4. This could also include calling a Bishop’s Commission to investigate the mission-ministry requirements of the Diocese as part of identifying any property strategic plan.
Speakers:
[Mr Steve Mitchell – spoke in support; The Rev’d Vivienne Galletly – spoke in support, needs to be funded; Mr Samuel Carter – caution recommended; The Very Rev’d Dr Tony Curtis – in support, needs a property manager to oversee; The Rev’d Dr Andrea McDougall – spoke in support. Discussion around this motion suggested that faith communities disposing of properties may want to consider giving a proportion to the Bishopric Endowment to ensure we can continue to support a Bishop in our Diocese for the future. We could be described as asset rich, but these assets also can drain our resources and keep us "poor". Speakers noted the importance of our assets in terms of providing physical connections with our communities, but that we also needed to put our assets to work so that we can focus on ministry. It was recognised also that property matters are putting an extra strain on the Diocesan Office and we need to think about how we can resource this in the future.]

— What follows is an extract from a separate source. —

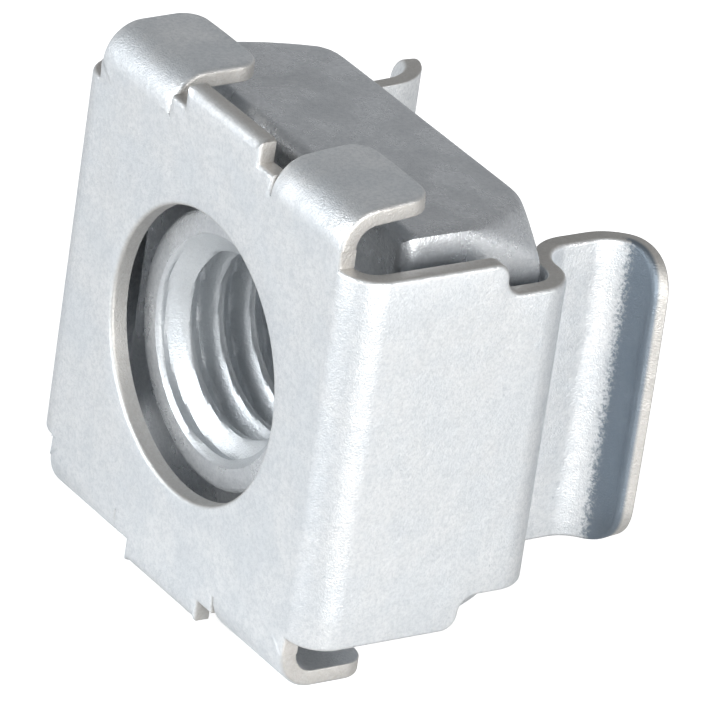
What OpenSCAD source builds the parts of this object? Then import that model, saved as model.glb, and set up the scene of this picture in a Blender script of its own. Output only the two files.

Motion 12 was put unamended
AGREED
[1] parishes, local churches, regional deaneries and the Cathedral district
[2] Proximity geographically or in style of worship-ministry.
[3] As outlined in He Waka eke noa – A Waka we are all in together: Fruitful Stewardship through Mission Aligned Investment, a report submitted and adopted by the General Synod in 2021.
[4] This refers to a small number of properties that have no obvious benefactor i.e., when a parish or local church has ceased to exist and has not been merged into any other.